Stated goal →
Copy only this range: the line with "const pants = new THREE.Group();" through the final line of the material, inclusive at both ends.

Data →
· · · ·

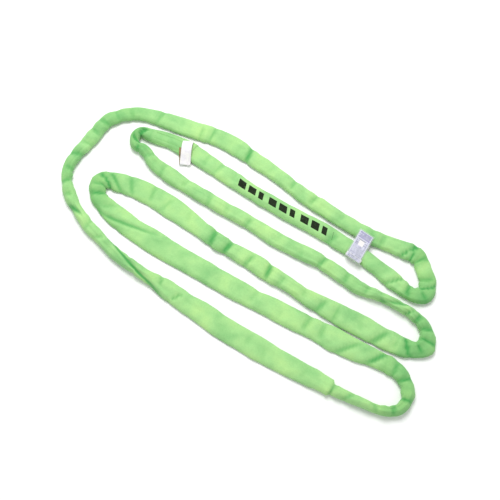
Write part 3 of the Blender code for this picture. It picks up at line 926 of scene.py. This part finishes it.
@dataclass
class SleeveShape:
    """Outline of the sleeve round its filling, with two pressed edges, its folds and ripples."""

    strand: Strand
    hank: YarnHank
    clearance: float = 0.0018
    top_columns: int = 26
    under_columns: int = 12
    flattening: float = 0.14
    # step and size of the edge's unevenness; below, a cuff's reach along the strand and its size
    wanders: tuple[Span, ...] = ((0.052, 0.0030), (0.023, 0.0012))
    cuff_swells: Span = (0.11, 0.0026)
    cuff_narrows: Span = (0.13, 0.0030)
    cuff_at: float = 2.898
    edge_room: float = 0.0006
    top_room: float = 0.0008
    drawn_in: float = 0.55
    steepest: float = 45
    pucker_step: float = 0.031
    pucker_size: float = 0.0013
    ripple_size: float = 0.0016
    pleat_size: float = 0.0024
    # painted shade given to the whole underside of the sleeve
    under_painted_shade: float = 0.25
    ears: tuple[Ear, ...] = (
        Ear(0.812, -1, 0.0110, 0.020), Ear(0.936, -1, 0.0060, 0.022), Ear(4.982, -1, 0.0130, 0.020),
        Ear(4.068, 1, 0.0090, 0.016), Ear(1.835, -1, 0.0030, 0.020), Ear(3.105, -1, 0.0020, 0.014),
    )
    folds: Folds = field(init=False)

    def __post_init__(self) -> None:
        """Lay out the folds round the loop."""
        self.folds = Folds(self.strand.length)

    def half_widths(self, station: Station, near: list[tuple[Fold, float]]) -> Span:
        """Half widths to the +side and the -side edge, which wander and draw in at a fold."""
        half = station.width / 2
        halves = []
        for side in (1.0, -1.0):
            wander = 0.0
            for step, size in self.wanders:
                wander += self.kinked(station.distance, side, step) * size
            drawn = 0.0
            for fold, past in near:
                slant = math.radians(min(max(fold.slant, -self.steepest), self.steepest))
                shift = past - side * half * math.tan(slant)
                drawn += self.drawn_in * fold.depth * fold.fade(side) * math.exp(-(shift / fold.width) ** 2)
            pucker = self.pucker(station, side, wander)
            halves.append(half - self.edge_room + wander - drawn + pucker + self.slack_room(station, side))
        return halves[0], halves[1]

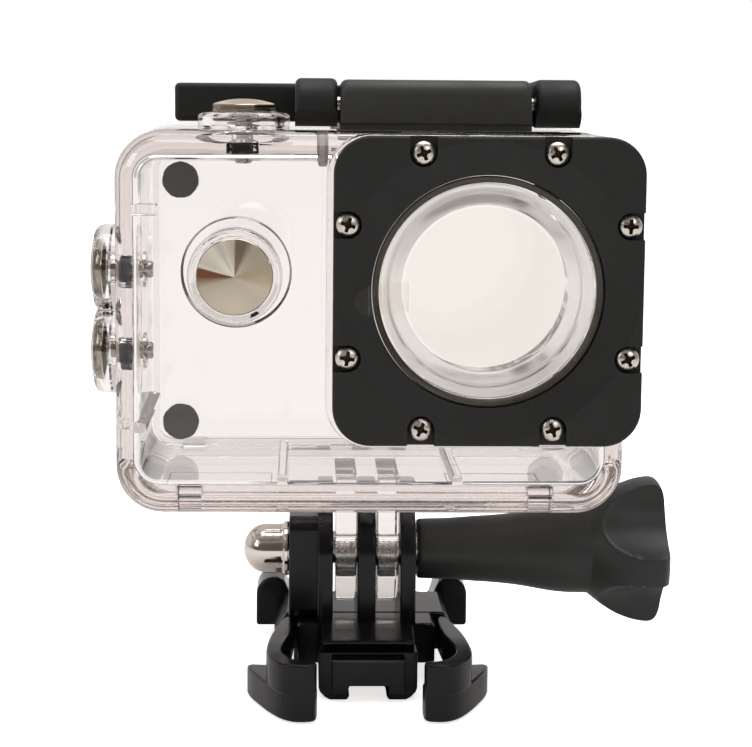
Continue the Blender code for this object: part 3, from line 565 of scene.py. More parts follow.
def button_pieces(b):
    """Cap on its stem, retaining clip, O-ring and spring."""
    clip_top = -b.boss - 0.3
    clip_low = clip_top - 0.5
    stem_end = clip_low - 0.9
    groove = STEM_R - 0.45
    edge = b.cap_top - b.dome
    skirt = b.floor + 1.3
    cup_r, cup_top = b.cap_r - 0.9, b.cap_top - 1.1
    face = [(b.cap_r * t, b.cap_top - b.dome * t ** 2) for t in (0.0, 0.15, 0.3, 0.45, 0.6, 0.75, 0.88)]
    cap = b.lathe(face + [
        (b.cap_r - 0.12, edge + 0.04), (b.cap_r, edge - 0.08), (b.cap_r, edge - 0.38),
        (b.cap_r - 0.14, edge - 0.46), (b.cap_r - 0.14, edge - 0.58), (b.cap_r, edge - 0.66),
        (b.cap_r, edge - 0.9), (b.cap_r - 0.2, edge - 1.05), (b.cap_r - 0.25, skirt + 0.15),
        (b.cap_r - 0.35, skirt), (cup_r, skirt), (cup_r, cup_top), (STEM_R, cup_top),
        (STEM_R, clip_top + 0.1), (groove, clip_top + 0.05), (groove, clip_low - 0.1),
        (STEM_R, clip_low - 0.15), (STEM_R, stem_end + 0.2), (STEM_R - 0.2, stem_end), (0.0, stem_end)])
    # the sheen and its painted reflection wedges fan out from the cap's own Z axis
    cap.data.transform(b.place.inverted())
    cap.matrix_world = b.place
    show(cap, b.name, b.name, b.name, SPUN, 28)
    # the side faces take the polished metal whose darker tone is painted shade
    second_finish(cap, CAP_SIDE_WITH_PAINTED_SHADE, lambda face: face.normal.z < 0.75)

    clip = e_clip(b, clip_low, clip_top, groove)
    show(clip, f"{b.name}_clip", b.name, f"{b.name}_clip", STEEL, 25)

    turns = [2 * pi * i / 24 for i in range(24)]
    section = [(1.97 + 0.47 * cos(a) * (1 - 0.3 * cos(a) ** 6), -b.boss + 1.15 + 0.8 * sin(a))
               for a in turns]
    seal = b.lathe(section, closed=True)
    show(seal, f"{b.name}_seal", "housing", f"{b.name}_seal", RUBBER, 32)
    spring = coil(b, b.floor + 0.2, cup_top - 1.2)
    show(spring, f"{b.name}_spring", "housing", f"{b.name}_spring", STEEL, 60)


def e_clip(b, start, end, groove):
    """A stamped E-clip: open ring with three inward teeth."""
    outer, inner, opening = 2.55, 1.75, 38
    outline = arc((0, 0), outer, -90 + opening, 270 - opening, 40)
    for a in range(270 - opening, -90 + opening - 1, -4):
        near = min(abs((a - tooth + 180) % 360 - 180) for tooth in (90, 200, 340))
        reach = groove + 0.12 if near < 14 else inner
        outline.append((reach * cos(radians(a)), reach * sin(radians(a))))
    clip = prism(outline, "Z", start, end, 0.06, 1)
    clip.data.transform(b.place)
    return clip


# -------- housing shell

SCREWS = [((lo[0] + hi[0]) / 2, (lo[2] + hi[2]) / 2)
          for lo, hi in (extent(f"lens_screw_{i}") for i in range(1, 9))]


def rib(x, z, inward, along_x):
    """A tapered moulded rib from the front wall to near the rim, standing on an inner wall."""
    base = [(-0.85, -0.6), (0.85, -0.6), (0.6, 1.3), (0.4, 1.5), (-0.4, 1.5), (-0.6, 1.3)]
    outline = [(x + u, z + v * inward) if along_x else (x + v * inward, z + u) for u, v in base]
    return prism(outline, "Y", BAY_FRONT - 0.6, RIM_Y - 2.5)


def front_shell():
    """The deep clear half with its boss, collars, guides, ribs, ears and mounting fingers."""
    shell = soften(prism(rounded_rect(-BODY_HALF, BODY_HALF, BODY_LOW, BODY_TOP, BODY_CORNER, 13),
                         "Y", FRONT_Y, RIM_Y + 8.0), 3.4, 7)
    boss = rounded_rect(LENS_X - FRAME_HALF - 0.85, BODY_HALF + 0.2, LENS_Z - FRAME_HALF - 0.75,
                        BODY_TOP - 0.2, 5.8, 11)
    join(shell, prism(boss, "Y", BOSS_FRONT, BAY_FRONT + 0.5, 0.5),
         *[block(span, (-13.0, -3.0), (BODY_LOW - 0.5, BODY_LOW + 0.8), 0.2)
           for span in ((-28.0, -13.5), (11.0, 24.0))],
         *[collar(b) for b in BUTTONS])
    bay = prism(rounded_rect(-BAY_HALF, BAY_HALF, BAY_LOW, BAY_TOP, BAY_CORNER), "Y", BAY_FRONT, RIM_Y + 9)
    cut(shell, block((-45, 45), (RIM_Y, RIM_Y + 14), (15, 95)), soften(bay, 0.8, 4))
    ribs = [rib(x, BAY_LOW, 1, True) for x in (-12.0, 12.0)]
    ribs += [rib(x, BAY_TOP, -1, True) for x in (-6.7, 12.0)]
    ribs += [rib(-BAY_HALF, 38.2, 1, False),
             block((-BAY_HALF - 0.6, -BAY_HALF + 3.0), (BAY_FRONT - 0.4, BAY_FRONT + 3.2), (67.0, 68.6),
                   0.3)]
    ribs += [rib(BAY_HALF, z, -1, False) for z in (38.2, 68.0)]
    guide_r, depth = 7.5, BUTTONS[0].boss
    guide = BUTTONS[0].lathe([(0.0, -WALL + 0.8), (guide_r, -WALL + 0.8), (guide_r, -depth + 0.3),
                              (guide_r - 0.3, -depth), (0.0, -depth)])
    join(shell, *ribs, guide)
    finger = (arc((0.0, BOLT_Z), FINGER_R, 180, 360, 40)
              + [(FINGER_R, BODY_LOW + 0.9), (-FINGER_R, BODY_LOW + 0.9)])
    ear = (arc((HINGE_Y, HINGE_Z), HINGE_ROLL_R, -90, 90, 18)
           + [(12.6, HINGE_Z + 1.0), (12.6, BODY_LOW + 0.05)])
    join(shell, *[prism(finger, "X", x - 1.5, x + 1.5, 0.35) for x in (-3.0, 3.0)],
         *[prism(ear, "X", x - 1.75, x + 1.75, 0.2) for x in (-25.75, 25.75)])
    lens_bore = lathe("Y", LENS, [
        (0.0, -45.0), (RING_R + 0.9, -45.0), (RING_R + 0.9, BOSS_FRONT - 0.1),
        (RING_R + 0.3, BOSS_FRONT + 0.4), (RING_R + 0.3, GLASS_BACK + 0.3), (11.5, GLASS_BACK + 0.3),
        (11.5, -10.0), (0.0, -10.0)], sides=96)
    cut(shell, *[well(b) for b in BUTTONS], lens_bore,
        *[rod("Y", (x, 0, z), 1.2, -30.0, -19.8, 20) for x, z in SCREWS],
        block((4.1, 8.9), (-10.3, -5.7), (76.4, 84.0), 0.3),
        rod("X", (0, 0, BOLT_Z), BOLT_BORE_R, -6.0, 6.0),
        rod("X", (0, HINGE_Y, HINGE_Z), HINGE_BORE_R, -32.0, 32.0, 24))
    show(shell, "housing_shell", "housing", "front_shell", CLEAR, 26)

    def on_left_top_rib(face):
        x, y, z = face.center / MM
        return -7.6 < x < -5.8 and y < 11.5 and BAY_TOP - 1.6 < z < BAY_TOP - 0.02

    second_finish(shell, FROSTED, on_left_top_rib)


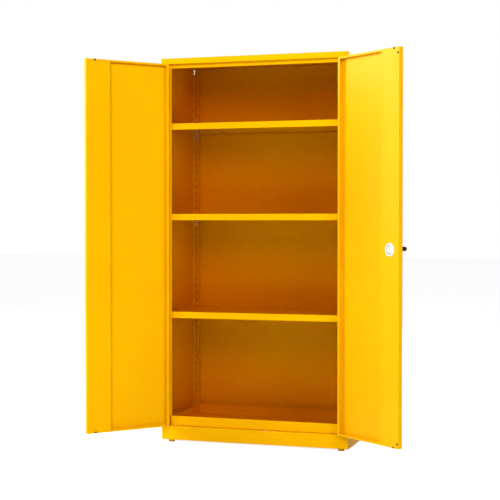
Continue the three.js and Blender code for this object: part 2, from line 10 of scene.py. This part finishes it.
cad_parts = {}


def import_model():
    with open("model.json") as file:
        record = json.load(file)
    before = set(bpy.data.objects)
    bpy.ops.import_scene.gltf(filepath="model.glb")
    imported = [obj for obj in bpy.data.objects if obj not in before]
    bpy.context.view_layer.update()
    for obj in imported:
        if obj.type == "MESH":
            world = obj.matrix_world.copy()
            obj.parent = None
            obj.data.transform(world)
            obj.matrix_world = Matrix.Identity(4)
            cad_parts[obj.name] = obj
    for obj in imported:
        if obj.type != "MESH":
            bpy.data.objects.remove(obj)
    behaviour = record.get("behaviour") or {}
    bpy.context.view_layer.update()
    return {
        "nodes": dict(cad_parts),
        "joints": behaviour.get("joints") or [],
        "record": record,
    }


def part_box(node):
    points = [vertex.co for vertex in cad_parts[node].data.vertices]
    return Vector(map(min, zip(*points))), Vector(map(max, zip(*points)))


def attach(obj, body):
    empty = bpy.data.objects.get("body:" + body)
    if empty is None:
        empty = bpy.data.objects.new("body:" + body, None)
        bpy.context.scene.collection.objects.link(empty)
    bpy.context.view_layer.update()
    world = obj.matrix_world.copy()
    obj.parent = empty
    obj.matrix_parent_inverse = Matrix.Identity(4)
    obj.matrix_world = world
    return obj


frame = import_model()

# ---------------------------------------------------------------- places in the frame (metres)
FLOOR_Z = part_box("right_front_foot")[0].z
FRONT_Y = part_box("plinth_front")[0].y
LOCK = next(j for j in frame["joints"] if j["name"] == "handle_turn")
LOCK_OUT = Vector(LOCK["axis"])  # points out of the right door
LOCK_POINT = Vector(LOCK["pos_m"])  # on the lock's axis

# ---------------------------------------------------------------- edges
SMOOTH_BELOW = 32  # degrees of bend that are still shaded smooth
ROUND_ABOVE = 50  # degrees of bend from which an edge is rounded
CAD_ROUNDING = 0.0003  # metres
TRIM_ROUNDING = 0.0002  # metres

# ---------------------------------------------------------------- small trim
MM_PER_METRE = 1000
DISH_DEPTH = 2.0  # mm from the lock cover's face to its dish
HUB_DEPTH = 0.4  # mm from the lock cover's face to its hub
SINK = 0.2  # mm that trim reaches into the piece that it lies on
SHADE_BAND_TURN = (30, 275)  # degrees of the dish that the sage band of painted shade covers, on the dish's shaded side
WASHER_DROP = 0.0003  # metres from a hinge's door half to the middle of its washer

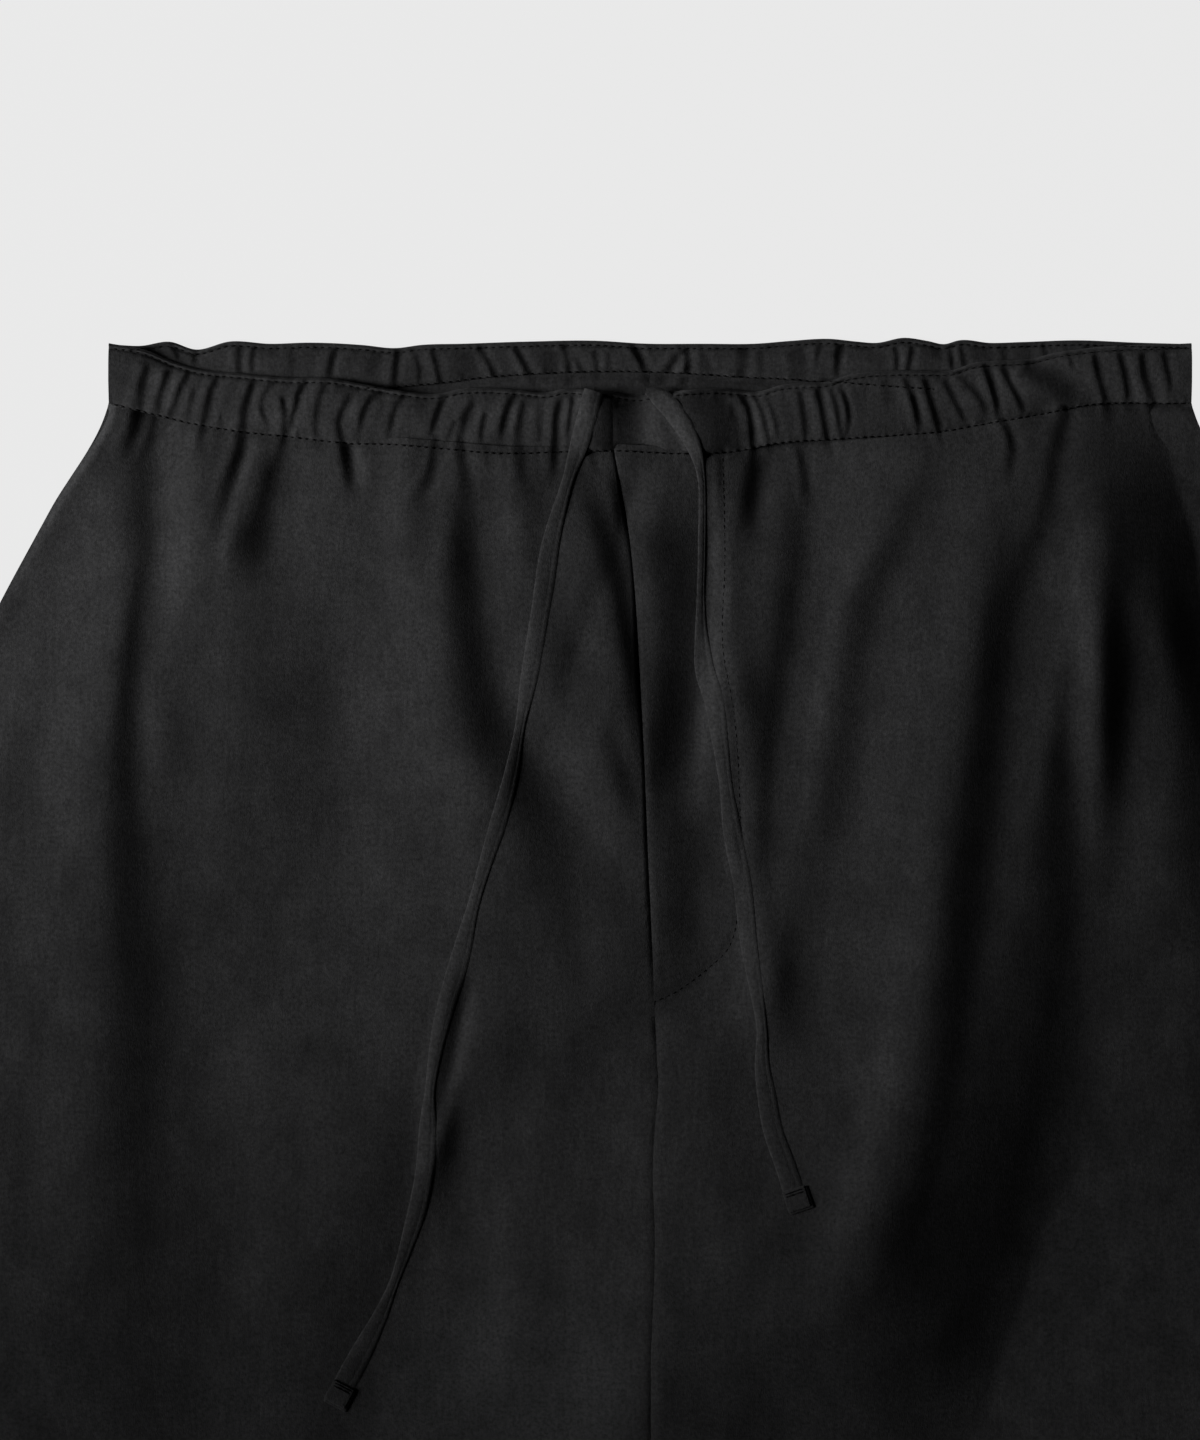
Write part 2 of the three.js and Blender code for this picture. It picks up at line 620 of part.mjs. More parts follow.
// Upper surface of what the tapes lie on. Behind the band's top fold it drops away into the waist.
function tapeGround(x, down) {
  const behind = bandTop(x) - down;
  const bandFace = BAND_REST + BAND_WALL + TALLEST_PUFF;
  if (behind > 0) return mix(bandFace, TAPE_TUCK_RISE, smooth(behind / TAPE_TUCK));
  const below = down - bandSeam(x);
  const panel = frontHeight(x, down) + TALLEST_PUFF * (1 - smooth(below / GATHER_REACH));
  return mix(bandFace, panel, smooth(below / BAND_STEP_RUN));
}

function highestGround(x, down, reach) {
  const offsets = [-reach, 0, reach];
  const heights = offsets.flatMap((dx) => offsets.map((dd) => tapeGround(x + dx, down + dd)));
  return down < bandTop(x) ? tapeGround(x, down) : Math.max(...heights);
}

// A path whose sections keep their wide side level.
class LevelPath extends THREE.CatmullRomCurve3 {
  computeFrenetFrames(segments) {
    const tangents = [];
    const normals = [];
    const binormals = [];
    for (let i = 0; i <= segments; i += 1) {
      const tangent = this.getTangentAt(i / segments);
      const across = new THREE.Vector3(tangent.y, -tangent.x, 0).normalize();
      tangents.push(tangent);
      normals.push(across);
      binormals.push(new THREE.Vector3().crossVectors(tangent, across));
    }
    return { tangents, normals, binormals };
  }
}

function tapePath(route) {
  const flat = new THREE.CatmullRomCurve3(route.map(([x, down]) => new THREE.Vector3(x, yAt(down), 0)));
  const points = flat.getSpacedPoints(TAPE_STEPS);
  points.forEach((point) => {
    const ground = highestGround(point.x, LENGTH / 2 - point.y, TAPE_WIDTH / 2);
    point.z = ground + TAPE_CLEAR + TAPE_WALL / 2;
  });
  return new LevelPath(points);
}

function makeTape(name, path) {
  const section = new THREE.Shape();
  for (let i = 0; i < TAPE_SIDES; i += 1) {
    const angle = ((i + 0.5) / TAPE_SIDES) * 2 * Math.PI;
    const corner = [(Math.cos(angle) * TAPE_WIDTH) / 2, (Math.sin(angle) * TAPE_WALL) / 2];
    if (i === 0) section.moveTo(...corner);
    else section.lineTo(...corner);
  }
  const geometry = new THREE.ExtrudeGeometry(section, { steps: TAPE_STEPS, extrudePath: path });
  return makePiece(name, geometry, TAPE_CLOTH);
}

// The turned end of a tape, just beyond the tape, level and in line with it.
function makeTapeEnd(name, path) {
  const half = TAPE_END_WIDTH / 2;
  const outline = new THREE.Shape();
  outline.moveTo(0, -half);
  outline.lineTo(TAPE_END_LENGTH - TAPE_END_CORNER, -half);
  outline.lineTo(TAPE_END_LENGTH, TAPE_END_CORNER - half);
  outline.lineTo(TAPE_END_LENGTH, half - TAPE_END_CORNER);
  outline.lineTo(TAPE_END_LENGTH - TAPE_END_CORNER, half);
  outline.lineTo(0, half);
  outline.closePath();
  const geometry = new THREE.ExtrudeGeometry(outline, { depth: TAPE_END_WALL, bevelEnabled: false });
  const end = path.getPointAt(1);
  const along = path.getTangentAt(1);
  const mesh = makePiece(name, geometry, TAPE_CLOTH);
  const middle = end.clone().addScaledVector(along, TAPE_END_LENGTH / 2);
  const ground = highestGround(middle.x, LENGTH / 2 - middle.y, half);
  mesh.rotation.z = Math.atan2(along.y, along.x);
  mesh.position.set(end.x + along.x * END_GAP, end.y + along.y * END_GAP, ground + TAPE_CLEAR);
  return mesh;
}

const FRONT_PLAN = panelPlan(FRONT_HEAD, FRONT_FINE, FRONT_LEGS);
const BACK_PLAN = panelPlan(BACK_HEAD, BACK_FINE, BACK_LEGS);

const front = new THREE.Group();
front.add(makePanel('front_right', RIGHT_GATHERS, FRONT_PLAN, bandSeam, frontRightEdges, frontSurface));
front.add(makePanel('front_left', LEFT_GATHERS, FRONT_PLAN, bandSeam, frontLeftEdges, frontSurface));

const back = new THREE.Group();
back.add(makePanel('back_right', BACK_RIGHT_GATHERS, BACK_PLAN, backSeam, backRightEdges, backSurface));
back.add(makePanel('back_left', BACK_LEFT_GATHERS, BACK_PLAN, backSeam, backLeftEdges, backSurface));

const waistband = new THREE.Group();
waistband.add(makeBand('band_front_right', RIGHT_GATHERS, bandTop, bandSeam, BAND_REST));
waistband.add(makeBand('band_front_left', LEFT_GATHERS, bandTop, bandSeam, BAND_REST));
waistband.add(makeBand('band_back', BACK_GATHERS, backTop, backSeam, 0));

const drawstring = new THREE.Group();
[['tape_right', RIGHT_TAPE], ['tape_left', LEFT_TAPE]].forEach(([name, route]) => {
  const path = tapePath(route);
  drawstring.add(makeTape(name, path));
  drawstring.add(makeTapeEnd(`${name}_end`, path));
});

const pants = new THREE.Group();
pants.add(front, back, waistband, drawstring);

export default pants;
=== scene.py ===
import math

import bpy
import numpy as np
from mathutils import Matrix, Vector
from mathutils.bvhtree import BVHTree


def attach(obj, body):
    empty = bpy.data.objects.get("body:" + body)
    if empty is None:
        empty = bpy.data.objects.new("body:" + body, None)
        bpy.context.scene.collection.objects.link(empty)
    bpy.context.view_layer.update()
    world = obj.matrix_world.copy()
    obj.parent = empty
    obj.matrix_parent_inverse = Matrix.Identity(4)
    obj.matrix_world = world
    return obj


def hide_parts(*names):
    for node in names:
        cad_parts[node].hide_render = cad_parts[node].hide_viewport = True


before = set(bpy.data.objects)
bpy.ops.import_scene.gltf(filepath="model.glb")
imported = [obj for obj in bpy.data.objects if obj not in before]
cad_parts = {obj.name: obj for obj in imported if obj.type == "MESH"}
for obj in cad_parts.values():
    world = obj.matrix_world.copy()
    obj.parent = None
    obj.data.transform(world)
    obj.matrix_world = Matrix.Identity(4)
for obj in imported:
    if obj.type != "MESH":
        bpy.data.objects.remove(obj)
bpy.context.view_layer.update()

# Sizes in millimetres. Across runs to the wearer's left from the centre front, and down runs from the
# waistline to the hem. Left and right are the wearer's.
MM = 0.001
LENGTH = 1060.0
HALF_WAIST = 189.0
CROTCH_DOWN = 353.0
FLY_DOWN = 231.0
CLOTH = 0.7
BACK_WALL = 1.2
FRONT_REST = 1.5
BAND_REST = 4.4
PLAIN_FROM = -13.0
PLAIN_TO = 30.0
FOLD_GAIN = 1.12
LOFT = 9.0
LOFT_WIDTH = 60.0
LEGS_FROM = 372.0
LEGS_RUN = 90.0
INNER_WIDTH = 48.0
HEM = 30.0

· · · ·

Result for this task →
const pants = new THREE.Group();
pants.add(front, back, waistband, drawstring);

export default pants;
=== scene.py ===
import math

import bpy
import numpy as np
from mathutils import Matrix, Vector
from mathutils.bvhtree import BVHTree


def attach(obj, body):
    empty = bpy.data.objects.get("body:" + body)
    if empty is None:
        empty = bpy.data.objects.new("body:" + body, None)
        bpy.context.scene.collection.objects.link(empty)
    bpy.context.view_layer.update()
    world = obj.matrix_world.copy()
    obj.parent = empty
    obj.matrix_parent_inverse = Matrix.Identity(4)
    obj.matrix_world = world
    return obj


def hide_parts(*names):
    for node in names:
        cad_parts[node].hide_render = cad_parts[node].hide_viewport = True


before = set(bpy.data.objects)
bpy.ops.import_scene.gltf(filepath="model.glb")
imported = [obj for obj in bpy.data.objects if obj not in before]
cad_parts = {obj.name: obj for obj in imported if obj.type == "MESH"}
for obj in cad_parts.values():
    world = obj.matrix_world.copy()
    obj.parent = None
    obj.data.transform(world)
    obj.matrix_world = Matrix.Identity(4)
for obj in imported:
    if obj.type != "MESH":
        bpy.data.objects.remove(obj)
bpy.context.view_layer.update()

# Sizes in millimetres. Across runs to the wearer's left from the centre front, and down runs from the
# waistline to the hem. Left and right are the wearer's.
MM = 0.001
LENGTH = 1060.0
HALF_WAIST = 189.0
CROTCH_DOWN = 353.0
FLY_DOWN = 231.0
CLOTH = 0.7
BACK_WALL = 1.2
FRONT_REST = 1.5
BAND_REST = 4.4
PLAIN_FROM = -13.0
PLAIN_TO = 30.0
FOLD_GAIN = 1.12
LOFT = 9.0
LOFT_WIDTH = 60.0
LEGS_FROM = 372.0
LEGS_RUN = 90.0
INNER_WIDTH = 48.0
HEM = 30.0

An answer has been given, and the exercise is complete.